Leef made the announcement from his campaign office on the corner of Hanson Street and Second Avenue, surrounded by about 25 supporters, including Yukon’s Senator Dan Lang, a Conservative appointee.

It was Leef’s first campaign announcement since winning the Conservative nomination. Peppered with conservative talking points, much of his speech sounded like it had been written by Harper.

Leef warned the economic recovery was “fragile,” criticized the decision to topple the governing Conservatives as “unnecessary,” and encouraged voters to send Conservatives back to power with a “strong, stable” majority government.

Leef also echoed Harper’s assertion Ignatieff would form a “coalition” with the NDP and Bloc Quebecois.

Ignatieff has ruled out forming a coalition - although he hasn’t excluded the possibility of striking a loose partnership to form a minority government.

Leef attacked the Liberals’ pledge to build a new hockey arena in Quebec City as a “billion-dollar waste,” adding, “I want an arena in Ross River, not a coliseum in Quebec.”

Naturally, Leef also blasted the federal gun registry as a “wasteful” assault on hunters and farmers. The Conservatives have unsuccessfully tried to kill the registry several times.

Police chiefs argue the registry is a useful law-enforcement tool. Some frontline officers dispute this, noting that few criminals register their weapons and that urban gangs prefer illegal handguns to hunting rifles.

Liberals note that all types of gun deaths have declined since the registry was brought into force. They neglect to mention that gun deaths began to fall in 1979, well before the Liberals’ introduction of gun registry in 1995.

What is indisputable is that the registry has infuriated the many rural Canadians who have refused to register their firearms.
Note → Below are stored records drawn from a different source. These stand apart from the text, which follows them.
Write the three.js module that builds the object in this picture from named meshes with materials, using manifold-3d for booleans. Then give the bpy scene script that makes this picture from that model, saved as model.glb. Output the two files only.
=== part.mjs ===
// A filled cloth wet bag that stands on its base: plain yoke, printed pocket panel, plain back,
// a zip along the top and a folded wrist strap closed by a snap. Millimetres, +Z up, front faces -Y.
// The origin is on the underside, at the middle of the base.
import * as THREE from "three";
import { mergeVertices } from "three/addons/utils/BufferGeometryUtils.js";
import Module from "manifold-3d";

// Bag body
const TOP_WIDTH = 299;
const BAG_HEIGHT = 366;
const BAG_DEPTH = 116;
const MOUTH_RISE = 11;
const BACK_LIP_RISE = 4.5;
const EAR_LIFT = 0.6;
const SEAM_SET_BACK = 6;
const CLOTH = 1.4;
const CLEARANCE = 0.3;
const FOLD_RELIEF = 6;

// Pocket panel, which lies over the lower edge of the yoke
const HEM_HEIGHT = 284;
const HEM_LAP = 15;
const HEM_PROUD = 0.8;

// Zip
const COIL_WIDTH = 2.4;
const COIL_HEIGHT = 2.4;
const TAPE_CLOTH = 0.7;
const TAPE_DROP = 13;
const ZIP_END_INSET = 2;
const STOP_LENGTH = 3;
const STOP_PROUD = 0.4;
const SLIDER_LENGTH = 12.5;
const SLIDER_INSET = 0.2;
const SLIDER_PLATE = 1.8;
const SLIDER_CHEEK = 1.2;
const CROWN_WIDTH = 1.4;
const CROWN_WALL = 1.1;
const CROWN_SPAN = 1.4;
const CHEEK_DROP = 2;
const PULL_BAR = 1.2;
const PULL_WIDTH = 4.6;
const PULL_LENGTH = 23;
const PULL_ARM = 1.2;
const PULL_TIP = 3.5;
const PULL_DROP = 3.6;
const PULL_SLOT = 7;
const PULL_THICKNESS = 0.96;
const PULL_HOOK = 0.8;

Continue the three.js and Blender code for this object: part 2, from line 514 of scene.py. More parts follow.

If Conservatives succeed in removing the gun registry, Canadians would still require a licence to obtain and use a gun. Existing safety rules for storing and transporting a firearm would stand. And separate rules would apply to restricted weapons, such as handguns.
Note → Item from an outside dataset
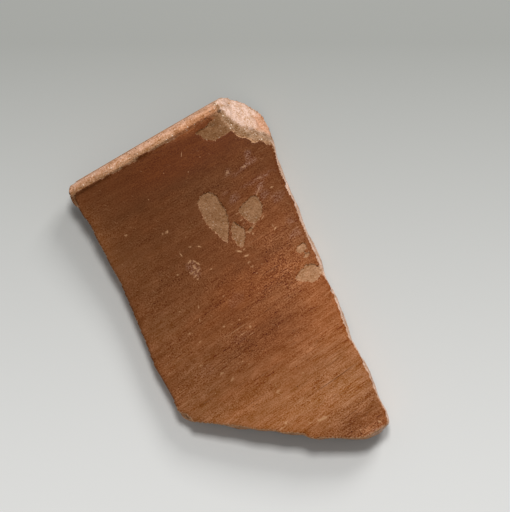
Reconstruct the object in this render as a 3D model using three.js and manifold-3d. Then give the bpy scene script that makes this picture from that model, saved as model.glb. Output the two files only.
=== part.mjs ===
// A sherd broken from the rim of a wheel-made pot with a red-brown slip, lying on its hollow side.
// It has three fired layers: the clay wall with its rounded lip, the slip coat on the outer face, and the
// slip that runs over the lip to the inner face. Millimetres, +Z up, the rim towards +Y.
// Everything is cut from the pot in the pot's own frame: the axis is Y, the lip's crown is at y = 0, and
// the middle of the sherd faces +Z. The last lines lay the sherd down.

import * as THREE from 'three';
import { mergeVertices } from 'three/addons/utils/BufferGeometryUtils.js';
import { ConvexHull } from 'three/addons/math/ConvexHull.js';
import Module from 'manifold-3d';

const { degToRad, lerp, smoothstep } = THREE.MathUtils;

// The pot
const mouthRadius = 110;      // axis to the outside of the lip
const wallThickness = 5.8;    // fired clay, without its slip
const crownHeight = 1.9;      // rounded top of the lip
const lipFall = 1.4;          // from there to the hollow under the lip
const lipBulge = 0.9;         // lip stands out from the neck
const neckFall = 28.7;        // hollow under the lip to the narrowest place of the neck
const neckDraw = 1.6;         // wall draws in on the way to the neck
const bellyFall = 44;         // neck to where the wall is widest again
const bellySwell = 2.2;       // wall swells out on the way to there

// Drops below the crown of the lip
const lipHeight = crownHeight + lipFall;
const neckDrop = lipHeight + neckFall;
const bellyDrop = neckDrop + bellyFall;

// Throwing marks on the inner face
const ridgePitch = 6.6;
const ridgeHeight = 0.35;

// The slip
const slipThickness = 0.4;
const slipSeat = 0.3;         // clearance between slip and clay
const slipSetback = 0.35;     // slip stops short of the broken edge
const slipBandDrop = 12;      // crown to the lower edge of the slip on the inner face
const slipRunLength = 2.4;    // how far that edge wanders
const crownWearAngle = 50;    // degrees up the crown to where the slip over the lip begins
const crownWearSwing = 5;     // degrees that its edge wanders

// The break
const sherdWidth = 54;
const sherdHeight = 92;
const rippleHeight = 0.55;    // waves in the broken face
const ripples = [             // each wave's length, its share of the height, its lean down the wall
  { length: 17, share: 0.5, lean: 2 },
  { length: 10.5, share: 0.35, lean: -5 },
  { length: 6.7, share: 0.25, lean: 9 },
];
const breakStep = 2.2;        // longest straight piece of the broken edge
const restWear = 0.45;        // height worn off the points that the sherd lies on
const overrun = 8;            // cutting shapes reach this far past the wall
const lyingTilt = 30;         // degrees by which the hollow side may lean as it lies

// Fineness of the facets
const turnSegments = 180;
const outerRows = 20;
const beadRows = 4;
const crownRows = 10;
const ridgeRows = 4;
const bandRows = 7;
const bandColumns = 26;
const curveSteps = 3;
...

Bagnell estimates a “slim majority” of Yukoners continue to support killing the registry, although he’s seen the number of vocal supporters grow since last autumn. If he had another free vote to cast on the matter, he suspects he would oppose the registry, but he said he would consult with Yukoners first.

But Bagnell prefers to talk about the many spending announcements in the Liberal platform, which was unveiled Sunday. They include money for green home renovations, support for seniors and students, affordable housing, and a lot more.

Bagnell’s already visited 12 communities and all of Whitehorse’s subdivisions. He plans to hit Carmacks, Ross River and Faro this week.

“I run all campaigns like I’m one vote behind,” he said.